◆ **Modeling code records**
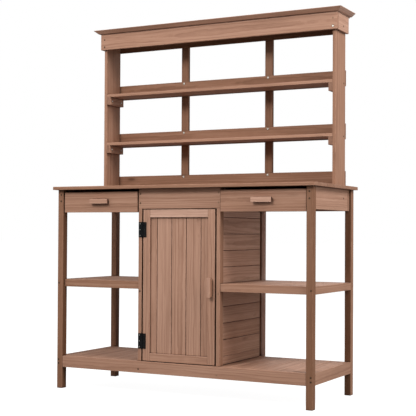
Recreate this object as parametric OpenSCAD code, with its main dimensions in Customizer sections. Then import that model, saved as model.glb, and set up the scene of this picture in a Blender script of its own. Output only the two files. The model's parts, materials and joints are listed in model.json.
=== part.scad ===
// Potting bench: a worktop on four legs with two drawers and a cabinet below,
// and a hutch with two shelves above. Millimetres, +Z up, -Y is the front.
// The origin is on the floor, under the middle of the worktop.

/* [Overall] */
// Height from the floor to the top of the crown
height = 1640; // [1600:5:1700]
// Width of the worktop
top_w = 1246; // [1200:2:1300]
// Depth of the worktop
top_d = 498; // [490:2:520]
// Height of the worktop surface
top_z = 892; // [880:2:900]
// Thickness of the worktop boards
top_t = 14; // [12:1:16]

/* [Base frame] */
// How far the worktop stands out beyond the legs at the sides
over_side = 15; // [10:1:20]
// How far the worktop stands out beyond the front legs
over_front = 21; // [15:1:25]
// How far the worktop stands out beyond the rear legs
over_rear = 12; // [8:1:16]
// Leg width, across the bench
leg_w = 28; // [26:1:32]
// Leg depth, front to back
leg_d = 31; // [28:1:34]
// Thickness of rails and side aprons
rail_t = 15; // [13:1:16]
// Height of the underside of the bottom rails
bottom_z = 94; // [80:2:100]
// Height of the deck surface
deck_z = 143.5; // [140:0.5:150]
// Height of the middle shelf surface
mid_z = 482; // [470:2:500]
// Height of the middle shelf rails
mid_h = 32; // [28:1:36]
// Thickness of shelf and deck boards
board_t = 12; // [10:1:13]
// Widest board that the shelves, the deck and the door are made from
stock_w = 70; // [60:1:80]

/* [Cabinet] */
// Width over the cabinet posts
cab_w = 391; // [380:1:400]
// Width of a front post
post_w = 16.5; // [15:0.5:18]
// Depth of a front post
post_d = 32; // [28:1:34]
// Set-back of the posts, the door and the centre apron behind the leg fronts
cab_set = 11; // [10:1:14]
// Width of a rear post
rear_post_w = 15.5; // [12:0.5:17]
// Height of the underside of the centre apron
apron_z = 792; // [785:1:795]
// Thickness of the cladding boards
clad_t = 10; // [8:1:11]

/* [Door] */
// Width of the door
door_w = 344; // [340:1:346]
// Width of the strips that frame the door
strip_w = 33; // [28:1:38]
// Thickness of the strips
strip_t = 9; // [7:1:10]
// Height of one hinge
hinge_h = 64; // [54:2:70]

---

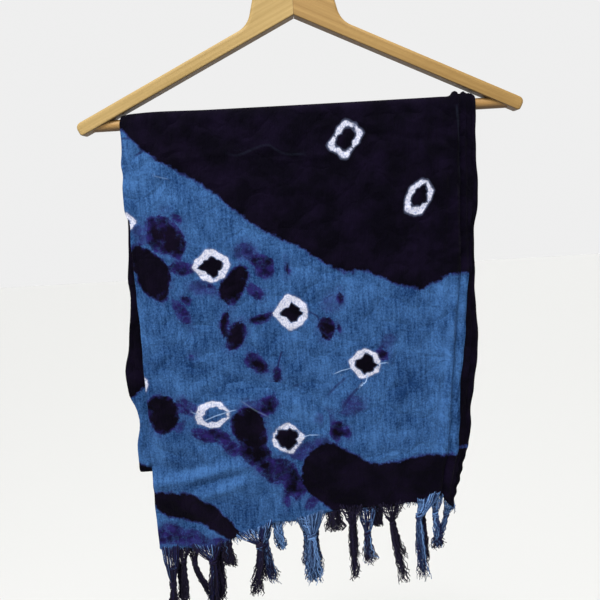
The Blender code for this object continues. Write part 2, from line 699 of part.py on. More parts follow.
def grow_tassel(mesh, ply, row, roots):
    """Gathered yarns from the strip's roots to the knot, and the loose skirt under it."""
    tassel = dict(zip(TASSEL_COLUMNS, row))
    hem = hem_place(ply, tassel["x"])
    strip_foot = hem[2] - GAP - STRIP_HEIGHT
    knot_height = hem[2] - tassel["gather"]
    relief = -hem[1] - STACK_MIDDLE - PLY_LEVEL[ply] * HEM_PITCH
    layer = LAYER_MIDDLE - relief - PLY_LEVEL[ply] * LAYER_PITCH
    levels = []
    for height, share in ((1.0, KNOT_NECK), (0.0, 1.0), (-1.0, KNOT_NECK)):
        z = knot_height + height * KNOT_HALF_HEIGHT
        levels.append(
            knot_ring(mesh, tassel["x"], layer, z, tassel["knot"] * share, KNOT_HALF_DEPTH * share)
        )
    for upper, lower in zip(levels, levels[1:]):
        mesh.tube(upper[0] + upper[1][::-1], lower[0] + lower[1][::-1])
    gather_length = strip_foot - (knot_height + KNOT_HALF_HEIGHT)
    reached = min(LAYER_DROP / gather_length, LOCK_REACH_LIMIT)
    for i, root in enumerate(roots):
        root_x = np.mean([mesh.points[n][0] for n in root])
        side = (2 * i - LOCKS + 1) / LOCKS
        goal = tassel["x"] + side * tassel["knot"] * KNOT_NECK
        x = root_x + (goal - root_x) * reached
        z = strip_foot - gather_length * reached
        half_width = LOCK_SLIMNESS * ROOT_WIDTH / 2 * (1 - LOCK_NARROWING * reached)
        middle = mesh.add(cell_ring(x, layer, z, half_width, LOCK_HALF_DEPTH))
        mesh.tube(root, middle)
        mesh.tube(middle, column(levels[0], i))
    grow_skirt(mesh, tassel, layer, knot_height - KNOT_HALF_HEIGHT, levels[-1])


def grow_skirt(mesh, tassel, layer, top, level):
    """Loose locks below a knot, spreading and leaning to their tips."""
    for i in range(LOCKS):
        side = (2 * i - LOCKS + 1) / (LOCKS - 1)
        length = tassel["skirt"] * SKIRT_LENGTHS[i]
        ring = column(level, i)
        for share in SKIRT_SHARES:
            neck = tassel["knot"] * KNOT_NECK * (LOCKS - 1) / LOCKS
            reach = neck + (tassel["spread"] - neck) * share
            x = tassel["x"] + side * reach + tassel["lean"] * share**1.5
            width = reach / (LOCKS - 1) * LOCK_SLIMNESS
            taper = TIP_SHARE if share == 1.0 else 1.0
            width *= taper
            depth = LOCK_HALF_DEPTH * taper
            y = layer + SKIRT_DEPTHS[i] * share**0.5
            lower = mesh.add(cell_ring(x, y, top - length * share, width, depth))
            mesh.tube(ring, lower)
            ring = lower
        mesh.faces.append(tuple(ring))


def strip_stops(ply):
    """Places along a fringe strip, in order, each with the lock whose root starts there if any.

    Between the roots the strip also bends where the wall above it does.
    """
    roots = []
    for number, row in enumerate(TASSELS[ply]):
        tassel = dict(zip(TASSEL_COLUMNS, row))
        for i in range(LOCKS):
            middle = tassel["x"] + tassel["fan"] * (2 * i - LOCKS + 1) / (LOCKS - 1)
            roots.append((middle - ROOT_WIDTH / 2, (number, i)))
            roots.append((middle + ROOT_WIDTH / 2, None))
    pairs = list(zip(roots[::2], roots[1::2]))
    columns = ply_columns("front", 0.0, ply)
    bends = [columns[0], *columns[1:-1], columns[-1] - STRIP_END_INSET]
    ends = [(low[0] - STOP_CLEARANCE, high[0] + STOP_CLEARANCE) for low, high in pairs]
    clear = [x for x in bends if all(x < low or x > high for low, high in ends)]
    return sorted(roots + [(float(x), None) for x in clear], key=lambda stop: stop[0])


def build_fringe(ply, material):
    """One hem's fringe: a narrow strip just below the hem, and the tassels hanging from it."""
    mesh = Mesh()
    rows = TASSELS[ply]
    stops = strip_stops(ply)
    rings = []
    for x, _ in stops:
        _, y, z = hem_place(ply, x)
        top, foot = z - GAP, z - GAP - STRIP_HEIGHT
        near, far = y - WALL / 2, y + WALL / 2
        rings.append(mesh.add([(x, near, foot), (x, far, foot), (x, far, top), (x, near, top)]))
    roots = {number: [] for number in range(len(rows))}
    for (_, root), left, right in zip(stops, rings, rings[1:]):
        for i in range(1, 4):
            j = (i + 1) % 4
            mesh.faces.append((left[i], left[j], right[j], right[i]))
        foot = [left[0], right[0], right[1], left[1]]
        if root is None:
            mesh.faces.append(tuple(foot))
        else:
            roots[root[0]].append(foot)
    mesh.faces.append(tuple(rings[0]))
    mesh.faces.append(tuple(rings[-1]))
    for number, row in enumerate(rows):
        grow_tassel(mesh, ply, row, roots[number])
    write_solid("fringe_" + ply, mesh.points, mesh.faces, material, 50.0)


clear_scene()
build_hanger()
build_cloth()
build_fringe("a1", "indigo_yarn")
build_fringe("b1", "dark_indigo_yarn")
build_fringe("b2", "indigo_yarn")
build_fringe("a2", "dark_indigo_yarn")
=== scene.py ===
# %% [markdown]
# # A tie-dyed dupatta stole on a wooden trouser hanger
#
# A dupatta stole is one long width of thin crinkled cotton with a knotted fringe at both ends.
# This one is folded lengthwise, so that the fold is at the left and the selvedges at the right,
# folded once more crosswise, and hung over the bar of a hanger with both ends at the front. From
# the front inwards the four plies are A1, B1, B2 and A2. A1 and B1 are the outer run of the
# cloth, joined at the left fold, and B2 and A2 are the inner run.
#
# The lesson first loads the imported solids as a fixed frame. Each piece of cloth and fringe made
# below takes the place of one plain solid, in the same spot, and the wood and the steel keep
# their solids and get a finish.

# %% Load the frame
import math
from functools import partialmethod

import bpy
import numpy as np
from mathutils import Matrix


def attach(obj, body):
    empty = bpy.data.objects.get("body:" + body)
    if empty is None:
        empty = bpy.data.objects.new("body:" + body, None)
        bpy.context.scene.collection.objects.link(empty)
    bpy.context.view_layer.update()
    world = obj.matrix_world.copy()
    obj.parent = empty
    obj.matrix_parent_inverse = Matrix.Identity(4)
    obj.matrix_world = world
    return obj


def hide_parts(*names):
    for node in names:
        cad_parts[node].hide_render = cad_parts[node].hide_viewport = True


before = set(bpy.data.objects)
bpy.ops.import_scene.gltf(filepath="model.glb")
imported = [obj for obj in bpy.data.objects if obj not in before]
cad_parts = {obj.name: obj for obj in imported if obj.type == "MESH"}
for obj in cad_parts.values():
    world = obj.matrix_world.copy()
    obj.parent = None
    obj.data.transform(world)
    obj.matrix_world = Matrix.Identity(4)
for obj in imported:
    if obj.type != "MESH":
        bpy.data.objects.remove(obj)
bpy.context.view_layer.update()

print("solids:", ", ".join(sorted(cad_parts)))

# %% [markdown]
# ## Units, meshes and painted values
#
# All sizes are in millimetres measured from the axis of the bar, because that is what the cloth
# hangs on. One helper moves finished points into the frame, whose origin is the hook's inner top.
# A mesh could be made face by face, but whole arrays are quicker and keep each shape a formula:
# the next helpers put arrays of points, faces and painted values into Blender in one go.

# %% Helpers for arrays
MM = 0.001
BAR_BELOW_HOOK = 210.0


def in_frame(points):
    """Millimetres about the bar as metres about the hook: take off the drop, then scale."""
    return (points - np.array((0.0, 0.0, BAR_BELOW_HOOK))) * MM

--

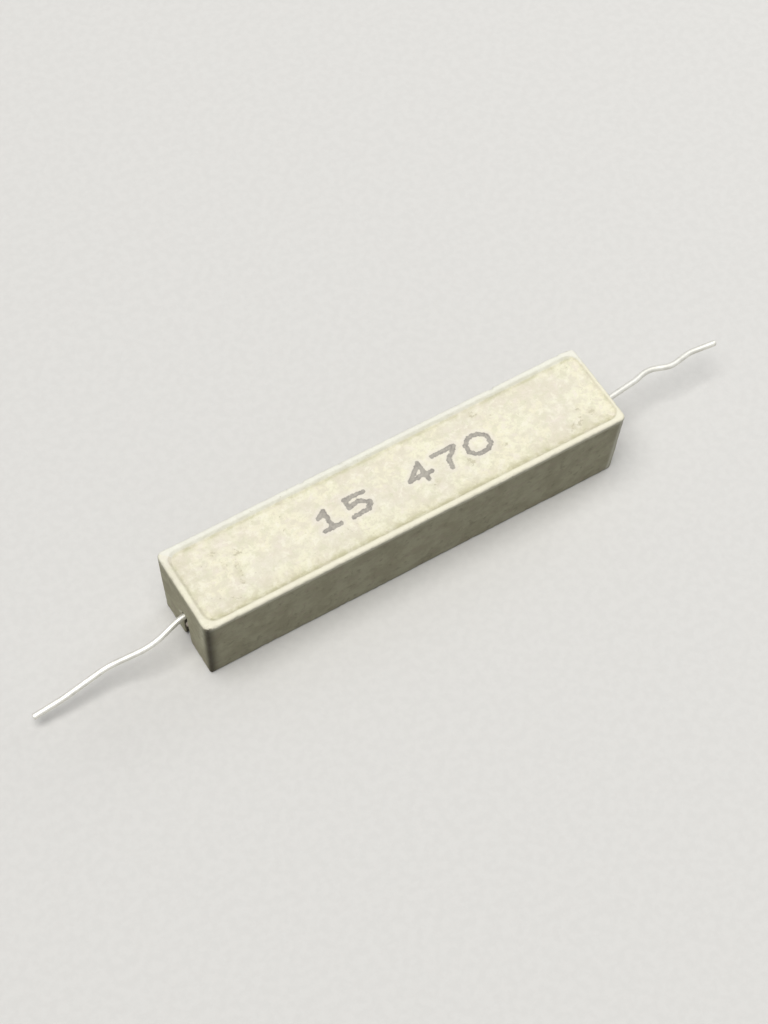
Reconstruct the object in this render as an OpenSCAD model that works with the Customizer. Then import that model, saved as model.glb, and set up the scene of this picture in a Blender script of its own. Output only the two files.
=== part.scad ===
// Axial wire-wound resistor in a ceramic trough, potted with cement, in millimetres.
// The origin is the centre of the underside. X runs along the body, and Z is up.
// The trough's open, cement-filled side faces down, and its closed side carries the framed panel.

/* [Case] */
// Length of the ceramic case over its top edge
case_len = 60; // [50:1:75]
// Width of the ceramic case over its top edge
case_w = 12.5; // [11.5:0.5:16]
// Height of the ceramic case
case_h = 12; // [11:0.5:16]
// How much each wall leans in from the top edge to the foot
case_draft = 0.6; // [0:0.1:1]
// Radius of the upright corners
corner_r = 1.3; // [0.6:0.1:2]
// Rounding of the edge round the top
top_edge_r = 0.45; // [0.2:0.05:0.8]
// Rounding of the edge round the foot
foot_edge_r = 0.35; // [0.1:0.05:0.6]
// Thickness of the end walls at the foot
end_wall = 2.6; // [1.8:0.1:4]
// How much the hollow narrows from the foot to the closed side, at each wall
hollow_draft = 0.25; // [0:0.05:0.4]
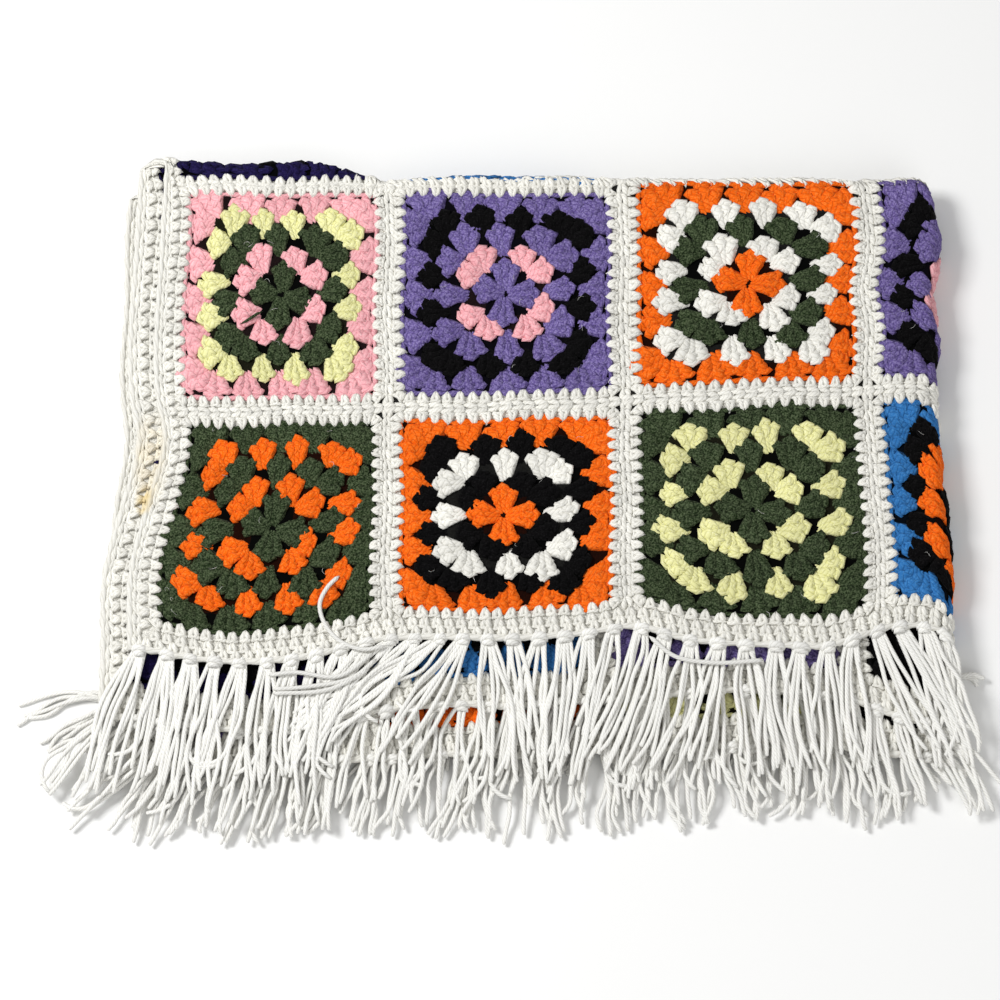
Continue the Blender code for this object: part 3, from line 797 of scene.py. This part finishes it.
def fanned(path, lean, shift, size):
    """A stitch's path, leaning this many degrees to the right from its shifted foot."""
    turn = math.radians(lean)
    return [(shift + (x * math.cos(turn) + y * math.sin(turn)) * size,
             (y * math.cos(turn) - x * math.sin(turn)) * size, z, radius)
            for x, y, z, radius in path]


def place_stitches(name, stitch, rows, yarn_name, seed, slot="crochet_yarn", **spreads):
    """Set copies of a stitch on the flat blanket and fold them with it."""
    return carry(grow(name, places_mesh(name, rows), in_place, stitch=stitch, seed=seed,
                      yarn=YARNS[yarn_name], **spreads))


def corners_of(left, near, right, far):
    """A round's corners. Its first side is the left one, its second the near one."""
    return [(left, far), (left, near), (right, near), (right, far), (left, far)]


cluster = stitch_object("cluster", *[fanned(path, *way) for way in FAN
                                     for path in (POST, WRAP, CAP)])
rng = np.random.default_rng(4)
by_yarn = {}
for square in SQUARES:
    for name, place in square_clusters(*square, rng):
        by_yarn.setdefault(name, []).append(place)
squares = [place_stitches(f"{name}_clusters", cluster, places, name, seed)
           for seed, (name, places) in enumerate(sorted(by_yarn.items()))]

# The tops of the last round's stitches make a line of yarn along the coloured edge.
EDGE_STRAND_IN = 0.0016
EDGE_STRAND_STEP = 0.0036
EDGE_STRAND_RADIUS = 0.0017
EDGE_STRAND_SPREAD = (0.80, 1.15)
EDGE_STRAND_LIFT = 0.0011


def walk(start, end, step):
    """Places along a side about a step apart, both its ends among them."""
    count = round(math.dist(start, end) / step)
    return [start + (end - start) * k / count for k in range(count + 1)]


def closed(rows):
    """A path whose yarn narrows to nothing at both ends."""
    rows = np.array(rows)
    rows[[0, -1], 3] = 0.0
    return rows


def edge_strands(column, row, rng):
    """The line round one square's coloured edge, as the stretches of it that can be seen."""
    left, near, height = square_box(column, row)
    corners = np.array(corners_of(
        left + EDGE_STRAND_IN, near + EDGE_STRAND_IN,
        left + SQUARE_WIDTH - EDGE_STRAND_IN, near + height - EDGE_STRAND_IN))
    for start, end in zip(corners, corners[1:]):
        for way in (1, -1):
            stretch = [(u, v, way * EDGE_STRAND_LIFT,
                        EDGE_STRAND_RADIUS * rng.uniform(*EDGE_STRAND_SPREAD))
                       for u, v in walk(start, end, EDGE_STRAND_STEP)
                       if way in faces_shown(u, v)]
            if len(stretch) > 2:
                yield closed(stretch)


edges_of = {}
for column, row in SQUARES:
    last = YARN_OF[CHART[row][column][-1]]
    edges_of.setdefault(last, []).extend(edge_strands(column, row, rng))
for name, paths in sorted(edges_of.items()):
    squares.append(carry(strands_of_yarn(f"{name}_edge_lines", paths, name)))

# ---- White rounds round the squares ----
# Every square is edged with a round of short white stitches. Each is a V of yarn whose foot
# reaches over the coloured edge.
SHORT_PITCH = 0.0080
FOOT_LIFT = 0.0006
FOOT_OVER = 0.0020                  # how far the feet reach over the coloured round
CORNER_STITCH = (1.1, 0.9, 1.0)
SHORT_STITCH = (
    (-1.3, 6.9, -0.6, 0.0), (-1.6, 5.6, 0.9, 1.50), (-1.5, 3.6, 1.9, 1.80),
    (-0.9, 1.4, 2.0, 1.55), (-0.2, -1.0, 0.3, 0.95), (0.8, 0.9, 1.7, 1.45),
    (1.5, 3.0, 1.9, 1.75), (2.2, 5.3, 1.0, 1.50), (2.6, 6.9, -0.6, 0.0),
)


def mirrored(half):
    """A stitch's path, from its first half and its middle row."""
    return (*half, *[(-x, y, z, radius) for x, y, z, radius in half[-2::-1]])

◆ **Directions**
Working from the listing above, pick out every line that has "names" and copy it.

◆ **Finished exercise**
def hide_parts(*names):
    for node in names:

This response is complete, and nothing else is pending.